Richmond seeks more power to help residents cover housing costs
The proposal would allow the city to help low-income residents purchase property.
City Council and Mayor Levar Stoney are requesting the General Assembly approve several changes to Richmond’s charter. Those include a change that would allow Richmond more power to help low- and moderate-income residents cover certain housing costs.
According to legislation submitted by Del. Mike Jones (D-Richmond), the city would be able to make grants or loans to residents to purchase property, or grants to landlords to cover unpaid rent.

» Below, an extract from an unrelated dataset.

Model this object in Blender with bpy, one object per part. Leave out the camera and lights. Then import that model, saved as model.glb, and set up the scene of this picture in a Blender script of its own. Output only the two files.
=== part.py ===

In addition, the city could defer property taxes for low- and moderate-income residents.
At a recent press conference, Stoney pitched the proposal as a way to provide aid to residents previously left out due to state policy.
“This essentially gives tax relief to lower-income or working-poor residents who are struggling to stay in their homes,” he said. “Currently, we offer relief to seniors, to the disabled and … for veterans as well. … We think we should add socio-economic status to that.”

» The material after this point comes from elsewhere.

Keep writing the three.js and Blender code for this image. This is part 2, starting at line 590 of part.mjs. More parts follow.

But unlike exemptions offered to seniors and disabled people, residents given a tax deferral would still have to pay in full at a later date.

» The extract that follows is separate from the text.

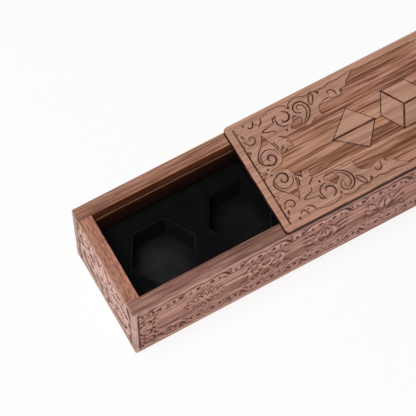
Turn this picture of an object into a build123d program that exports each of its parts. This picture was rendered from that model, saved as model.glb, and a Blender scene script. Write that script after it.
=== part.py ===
from build123d import *
import os
from math import cos, radians, sin, sqrt

# A walnut chest for dice, in millimetres. Four butt-jointed walls stand on a let-in
# base and hold a black insert with a row of hexagonal pockets. The lid lies on the
# walls' tops and is held down by a T-shaped runner, which slides in a groove in each
# long wall and leaves over the low right-hand end wall.
# +X is the way the lid opens, +Y is the back and +Z is up. The origin is the centre
# of the flat underside of the box. The lid is drawn part open.

# Insert and its pockets
pocket_count = 6
pocket_flats = 27.0         # across the flats, which run along the chest
pocket_web = 7.0            # from one pocket's point to the next, and to the insert's end
side_web = 7.4              # from a pocket's flat to the insert's long side
pocket_corner = 1.5         # radius down each corner of a pocket
pocket_chamfer = 1.4        # bevel round each pocket's rim
pocket_floor = 3.0          # stock left under the lowest point of a pocket
dish_radius = 100.0         # hollow of each pocket's floor
insert_height = 21.5
insert_gap = 0.25           # all round, inside the walls

# Walls and base
wall_thickness = 6.35
end_thickness = 6.35
wall_height = 48.0
corner_ease = 0.6           # bevel down the four outer corners
base_thickness = 4.0
base_rabbet = 3.0           # how far the base is let into the walls
tenon_thickness = 3.0
tenon_length = 2.0          # how far an end wall's tongue enters a long wall
tenon_shoulder = 8.0        # plain wall above and below each tongue

# Lid groove in the long walls
lip_height = 5.5            # wall left above the groove
groove_height = 2.8
groove_depth = 2.4

# Lid
lid_thickness = 3.4
lid_overhang = 0.4          # past the walls on every side
lid_corner = 2.0
lid_edge = 0.8              # rounding of the upper edge
lid_open = 74.3             # how far open the lid is drawn
slide_gap = 0.15            # above and below the runner's flanges, and under the panel
side_gap = 0.3              # beside the runner's neck and beside its flanges
stop_gap = 0.3              # from the runner's end to the left end wall, closed

# Catch magnets
magnet_diameter = 5.0
magnet_thickness = 2.0
magnet_spacing = 24.0
magnet_glue = 0.05          # round each magnet
magnet_sink = 0.1           # below the surface

# Cuts in the lid's face
figure_count = 7
figure_pitch = 25.2
figure_radius = 11.8        # centre to point of the largest outlines
stroke_width = 1.2
stroke_depth = 0.6
border_margin = 3.5         # from the panel's edge to the border line
border_width = 0.8

# Sizes that follow
pocket_points = pocket_flats * 2 / sqrt(3)
pocket_pitch = pocket_points + pocket_web
insert_length = pocket_count * pocket_pitch + pocket_web
insert_width = pocket_flats + 2 * side_web
inner_length = insert_length + 2 * insert_gap
inner_width = insert_width + 2 * insert_gap
box_length = inner_length + 2 * end_thickness
box_width = inner_width + 2 * wall_thickness
groove_floor = wall_height - lip_height - groove_height
lid_base = wall_height + slide_gap
lid_top = lid_base + lid_thickness
runner_base = groove_floor + slide_gap
flange_top = wall_height - lip_height - slide_gap
runner_length = box_length - end_thickness - stop_gap
magnet_height = (runner_base + lid_base) / 2
closed_stop = -inner_length / 2 + stop_gap


def block(x_span, y_span, z_span):
    """A box between two corners, given as a span along each axis."""
    size = [span[1] - span[0] for span in (x_span, y_span, z_span)]
    return Pos(x_span[0], y_span[0], z_span[0]) * Box(*size, align=(Align.MIN,) * 3)


def about_zero(length):
    """A span of this length with its middle at zero."""
    return -length / 2, length / 2


def base_panel():
    """The floor of the box, let into a rabbet in all four walls and flush with them."""
    length = inner_length + 2 * base_rabbet
    width = inner_width + 2 * base_rabbet
    return block(about_zero(length), about_zero(width), (0, base_thickness))


def end_wall(side, top):
    """An end wall between the long walls, with a tongue at each edge."""
    middle = side * (inner_length + end_thickness) / 2
    wall = block(about_zero(end_thickness), about_zero(inner_width), (0, top))
    tongue_width = inner_width + 2 * tenon_length
    tongue_span = (tenon_shoulder, top - tenon_shoulder)
    wall += block(about_zero(tenon_thickness), about_zero(tongue_width), tongue_span)
    return Pos(middle, 0, 0) * wall


def front_wall(base, left_end, right_end):
    """The front wall: grooved for the lid, rabbeted for the base, housed for the ends."""
    wall = block(about_zero(box_length), (-box_width / 2, -inner_width / 2), (0, wall_height))
    outer_corners = wall.edges().filter_by(Axis.Z).group_by(Axis.Y)[0]
    wall = chamfer(outer_corners, corner_ease)
    groove_span = (-inner_width / 2 - groove_depth, 0)
    wall -= block(
        (-inner_length / 2, box_length), groove_span, (groove_floor, groove_floor + groove_height)
    )
    return wall - base - left_end - right_end


def hexagonal_pocket():
    """One pocket's space: a bevelled hexagon over a dished floor, its mouth at z = 0."""
    depth = insert_height - pocket_floor
    outline = RegularPolygon(pocket_flats / 2, 6, major_radius=False)
    outline = fillet(outline.vertices(), pocket_corner)
    space = Pos(0, 0, -depth) * extrude(outline, depth + pocket_chamfer)
    space &= Pos(0, 0, dish_radius - depth) * Sphere(dish_radius)
    bevel = extrude(outline, pocket_chamfer, taper=-45)
    return space + Pos(0, 0, -pocket_chamfer) * bevel


def insert():
    """The black block that fills the box's lower half, with its row of pockets."""
    top = base_thickness + insert_height
    body = block(about_zero(insert_length), about_zero(insert_width), (base_thickness, top))
    pocket = hexagonal_pocket()
    for index in range(pocket_count):
        place = (index - (pocket_count - 1) / 2) * pocket_pitch
        body -= Pos(place, 0, top) * pocket
    return body


def stroke(start, end):
    """A straight round-ended line between two points."""
    start, end = Vector(*start), Vector(*end)
    along = end - start
    bar = SlotCenterToCenter(along.length, stroke_width)
    middle = (start + end) * 0.5
    turn = Vector(1, 0, 0).get_signed_angle(along, Vector(0, 0, 1))
    return Pos(middle.X, middle.Y) * Rot(0, 0, turn) * bar


def ring(count, radius, first_angle):
    """Points evenly spaced on a circle."""
    angles = [radians(first_angle + 360 * index / count) for index in range(count)]
    return [(radius * cos(angle), radius * sin(angle)) for angle in angles]


def closed(points):
    """The sides of a closed outline."""
    return list(zip(points, points[1:] + points[:1]))


def octahedron():
    """Eight-sided die: a diamond with its middle edge."""
    half = figure_radius * 0.9
    lean = figure_radius * 0.16
    points = [(half, 0), (lean, half), (-half, 0), (lean, -half)]
    return closed(points) + [(points[0], points[2])]


def cube():
    """Six-sided die: a hexagon with three edges that meet in the middle."""
    points = ring(6, figure_radius, 0)
    return closed(points) + [((0, 0), points[index]) for index in (0, 2, 4)]


def tetrahedron():
    """Four-sided die: a triangle with one edge towards the viewer."""
    points = ring(3, figure_radius, 90)
    return closed(points) + [((0, 0), point) for point in points]


def icosahedron():
    """Twenty-sided die: a hexagon round one upright face."""
    outer = ring(6, figure_radius, 30)
    inner = ring(3, figure_radius * 0.58, 90)
    sides = closed(outer) + closed(inner)
    for index, point in enumerate(inner):
        sides += [(point, outer[(2 * index + step) % 6]) for step in (0, 1, 2)]
    return sides


def dodecahedron():
    """Twelve-sided die: a decagon round one upright face."""
    outer = ring(10, figure_radius * 0.98, 90)
    inner = ring(5, figure_radius * 0.55, 90)
    return closed(outer) + closed(inner) + list(zip(inner, outer[::2]))


def kite_die(turn):
    """Ten-sided die: a squat hexagon round one kite-shaped face."""
    reach = figure_radius * 0.97
    belt = figure_radius * 0.22
    top, low, side = (0, reach), (0, -reach), figure_radius * 0.86
    knee = (0, -belt * 1.9)
    outline = [top, (side, belt), (side, -belt), low, (-side, -belt), (-side, belt)]
    kite = [top, (side * 0.62, -belt), knee, (-side * 0.62, -belt)]
    links = [(kite[1], outline[2]), (kite[3], outline[4]), (knee, low)]
    sides = closed(outline) + closed(kite) + links
    return [[(turn * x, turn * y) for x, y in side_points] for side_points in sides]


def lid_figures():
    """The strokes of the row of dice outlines, from the lid's left end to its right."""
    row = [octahedron(), cube(), tetrahedron(), icosahedron()]
    row += [kite_die(1), dodecahedron(), kite_die(-1)]
    strokes = Sketch()
    for index, sides in enumerate(row[:figure_count]):
        place = (index - (figure_count - 1) / 2) * figure_pitch
        strokes += [Pos(place, 0) * stroke(start, end) for start, end in sides]
    return strokes


def lid_panel():
    """The lid's face: a thin board with a border line and a row of dice outlines."""
    length = box_length + 2 * lid_overhang
    width = box_width + 2 * lid_overhang
    outline = RectangleRounded(length, width, lid_corner)
    panel = Pos(0, 0, lid_base) * extrude(outline, lid_thickness)
    panel = fillet(panel.faces().sort_by(Axis.Z)[-1].edges(), lid_edge)
    border = Rectangle(length - 2 * border_margin, width - 2 * border_margin)
    inside = 2 * (border_margin + border_width)
    border -= Rectangle(length - inside, width - inside)
    cuts = extrude(border + lid_figures(), -stroke_depth)
    return panel - Pos(0, 0, lid_top) * cuts


def lid_runner():
    """The T-shaped rail under the lid: its neck passes the lips, its flanges the grooves."""
    x_span = (closed_stop, closed_stop + runner_length)
    neck = block(x_span, about_zero(inner_width - 2 * side_gap), (runner_base, lid_base))
    flange_width = inner_width + 2 * (groove_depth - side_gap)
    return neck + block(x_span, about_zero(flange_width), (runner_base, flange_top))


def magnet_row(face, radius, thickness):
    """Two round blanks side by side, sunk towards -X or +X from an upright face."""
    rows = [Pos(face, side * magnet_spacing / 2, magnet_height) for side in (-1, 1)]
    blank = Rot(0, 90, 0) * Cylinder(radius, abs(thickness))
    return [row * Pos(thickness / 2, 0, 0) * blank for row in rows]


def main():
    """Make every piece where it lies with the lid part open, and write it out."""
    base = base_panel()
    left_end = end_wall(-1, wall_height)
    right_end = end_wall(1, groove_floor)
    front = front_wall(base, left_end, right_end)
    runner = lid_runner()

    hole_radius = magnet_diameter / 2 + magnet_glue
    hole_depth = magnet_thickness + magnet_sink
    left_face = -inner_length / 2
    left_end -= magnet_row(left_face, hole_radius, -hole_depth)
    runner -= magnet_row(closed_stop, hole_radius, hole_depth)
    radius = magnet_diameter / 2
    wall_magnets = magnet_row(left_face - magnet_sink, radius, -magnet_thickness)
    lid_magnets = magnet_row(closed_stop + magnet_sink, radius, magnet_thickness)

    fixed = {
        "base_panel": base,
        "front_wall": front,
        "back_wall": mirror(front, Plane.XZ),
        "left_end_wall": left_end - base,
        "right_end_wall": right_end - base,
        "insert": insert(),
        "wall_magnet_front": wall_magnets[0],
        "wall_magnet_back": wall_magnets[1],
    }
    sliding = {
        "lid_panel": lid_panel(),
        "lid_runner": runner,
        "lid_magnet_front": lid_magnets[0],
        "lid_magnet_back": lid_magnets[1],
    }
    pieces = dict(fixed)
    for name, piece in sliding.items():
        pieces[name] = Pos(lid_open, 0, 0) * piece

    os.makedirs("parts", exist_ok=True)
    for name, piece in pieces.items():
        export_step(piece, f"parts/{name}.step")


main()
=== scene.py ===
from math import ceil, cos, pi, radians, sin

import bmesh
import bpy
import numpy as np
from mathutils import Matrix, Vector


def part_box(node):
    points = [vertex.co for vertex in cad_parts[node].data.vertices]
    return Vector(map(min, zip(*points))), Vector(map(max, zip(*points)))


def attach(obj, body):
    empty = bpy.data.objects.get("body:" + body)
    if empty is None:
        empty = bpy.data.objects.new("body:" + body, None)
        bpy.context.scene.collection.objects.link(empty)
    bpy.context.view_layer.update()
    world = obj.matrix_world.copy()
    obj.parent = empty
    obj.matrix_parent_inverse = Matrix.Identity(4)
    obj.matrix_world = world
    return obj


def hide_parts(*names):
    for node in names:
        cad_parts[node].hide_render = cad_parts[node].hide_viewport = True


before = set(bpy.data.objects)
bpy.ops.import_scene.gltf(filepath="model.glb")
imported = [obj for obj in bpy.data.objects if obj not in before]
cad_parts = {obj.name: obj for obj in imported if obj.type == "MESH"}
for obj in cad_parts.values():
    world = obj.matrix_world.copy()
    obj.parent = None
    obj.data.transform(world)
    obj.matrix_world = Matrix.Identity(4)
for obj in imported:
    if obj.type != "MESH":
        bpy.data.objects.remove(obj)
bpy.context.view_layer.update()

MM = 0.001

# The camera, from the photograph's perspective: what it looks at on the box's top
# plane, where it stands, and its lens
CAMERA_TARGET = Vector((-0.0734, -0.0001, 0.048))
CAMERA_DISTANCE = 0.9353
CAMERA_HEADING = radians(29.63)  # of its view, from +Y towards +X
CAMERA_ELEVATION = radians(67.28)
CAMERA_ROLL = radians(-0.33)
CAMERA_LENS = 190.3  # millimetres
CAMERA_SENSOR = 36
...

Localities in Virginia can only offer exemptions to certain groups of people specified in the state constitution.
Stoney said the measure is based on one that already exists in Charlottesville’s charter. According to Charlottesville Commissioner of Revenue Todd Divers, the city government previously provided grants for residents to directly cover property taxes. But the city recently reconfigured its relief program over concerns it wasn’t authorized to act by the charter section.
“There's not a section in state code that says if your income is low, you're exempt from taxation,” Divers said. “Our code was kind of granting an exemption where we probably didn't have the authority to do that.”
Instead, Divers said, the city now provides grants through its social services department, which low- and moderate-income homeowners can use to cover any housing cost. Those grants are authorized by a separate section of state law.
Divers added that he’s not aware of any programs in Charlottesville using the powers authorized by the charter section Richmond is hoping to copy, nor does he expect any to pop up soon.
“These things that are contemplated in this charter are incredibly labor intensive, and they would require just a ton of administrative input,” Divers said. “Maybe Richmond's got that. We don't have that.”
Another property tax proposal sponsored by Del. Betsy Carr (D-Richmond) and Sen. Ghazala Hashmi (D-Chesterfield) also has the support of Richmond’s local government. It would amend the state’s constitution to allow property tax exemptions for long-time owners of single-family homes who have low incomes.
“We've seen our real estate tax base increase by 99.7%, roughly 100% in the last decade,” Stoney said. “Obviously, that's good for the city. The city economy is growing. However, for those residents who've lived here for the long term, you know, ‘70s, the ‘80s, shouldn't they be able to live in Richmond in the 2030s and the 2040s, moving forward?”
The proposal has been previously rejected by the General Assembly, including last year when it passed the Democrat-controlled Senate before being voted down by a Republican-led House subcommittee.
Stoney said this year, with Democratic majorities in both chambers, he’s hopeful the amendment can make it through.
Even if it does, Richmonders shouldn’t expect the relief program to be rolled out any time soon. The amendment would need to pass the state legislature again following the elections in November 2025 and survive a ballot referendum following that.
If the amendment passes those hurdles, the General Assembly would still need to pass an additional law allowing Richmond’s government to grant the exemption.